I ended up buying one from chennic technologies, I hope that wasn't a mistake. I will report back when I get it.


----------



## zapyourrideguy (Oct 25, 2012)

I received the throttle Of course the color coding on the wires is different from the wiring on the ebay listing and no documentation with the unit
blue 5v white signal and brown grnd The colors on the unit that I received are blue black and brown. Anybody know if I apply 5v to the wrong wire if I can burn it out? I can probably guess that white is now black????
I attached a picture of the inside FYI


----------



## frodus (Apr 12, 2008)

Haha, they didn't even use a sealed hall effect unit? Just a sensor and a magnet?

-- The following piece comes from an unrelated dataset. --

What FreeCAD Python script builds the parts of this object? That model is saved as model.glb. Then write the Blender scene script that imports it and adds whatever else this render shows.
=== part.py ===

Could they get any cheaper?


----------



## zapyourrideguy (Oct 25, 2012)

frodus any idea on wiring and is this really a hall effect with a linear output and will i mess it up if I mis-wire?


----------



## frodus (Apr 12, 2008)

I have no clue what it is. See if you can see what chip that is on the PCB


----------



## zapyourrideguy (Oct 25, 2012)

I will crack it open again and see if I can see any labeling on the chip.
I found an identical unit on EV West site with the color code for wiring blue +5v black 0-5v output and brown ground. It even mentions older units had white wire. They also describe this thing as linear /Hall effect.


----------



## zapyourrideguy (Oct 25, 2012)

tested it and it does appear to be linear output
Here is a photo of insides again this time showing chip


----------



## zapyourrideguy (Oct 25, 2012)

I finally have it working with the AC-51 and 1239 controller and it works very well smooth with a linear feel. I guess time will tell if its reliable or not. I was having trouble with 1239 set-up so I went back to the 2 wire potbox which worked but was jerky. This is very smooth.


----------